The American Gas Association (AGA) recently approved voluntary guidelines for members to help them evaluate options for eliminating leakage from their distribution systems. Suggested measures to modernize distribution systems that would reduce emissions include pipe replacement, installing low- or no-bleed valves in place of high-bleed pneumatic devices, enhancing damage prevention programs, measures for reducing emissions during repair or replacement projects, directed inspection and maintenance programs, and pipeline repair and lining techniques.
Natural Gas: Already a Game Changer
It would be unwise to underestimate the ability of abundant natural gas to significantly cut emissions, Mark Green writes in a recent blog for Energy Tomorrow, adding thatnatural gas clearly played a role in bringing carbon dioxide emissions to a 20-year low in 2012. “While the US Energy Information Administration (EIA) expected 2013 emissions to inch up – mostly due to increased coal use in electrical generation – the projected level still would be more than 10% below where emissions were in 2005.”

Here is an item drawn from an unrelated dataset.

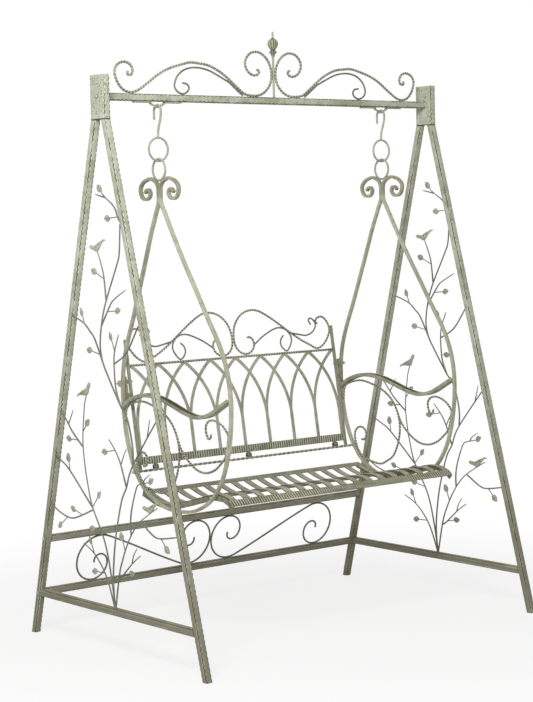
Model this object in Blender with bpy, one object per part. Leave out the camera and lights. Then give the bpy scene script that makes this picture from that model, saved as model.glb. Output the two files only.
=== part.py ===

Green adds that US emissions reductions between 2000 and 2012 are ahead of the European Union and significantly ahead of large developing countries, including China.
McCarthy of the EPA expressed her confidence in natural gas’ environmental benefits in December. “Natural gas has been a game changer with our ability to really move forward with pollution reductions that have been very hard to get our arms around for many decades,” she said.
The controversy surrounding the EPA’s new power plant regulations is likely to keep the natural gas industry in the national spotlight for some time to come. This represents an opportunity for the industry – not only to prosper, but also to determine just how much natural gas can do to benefit the environment.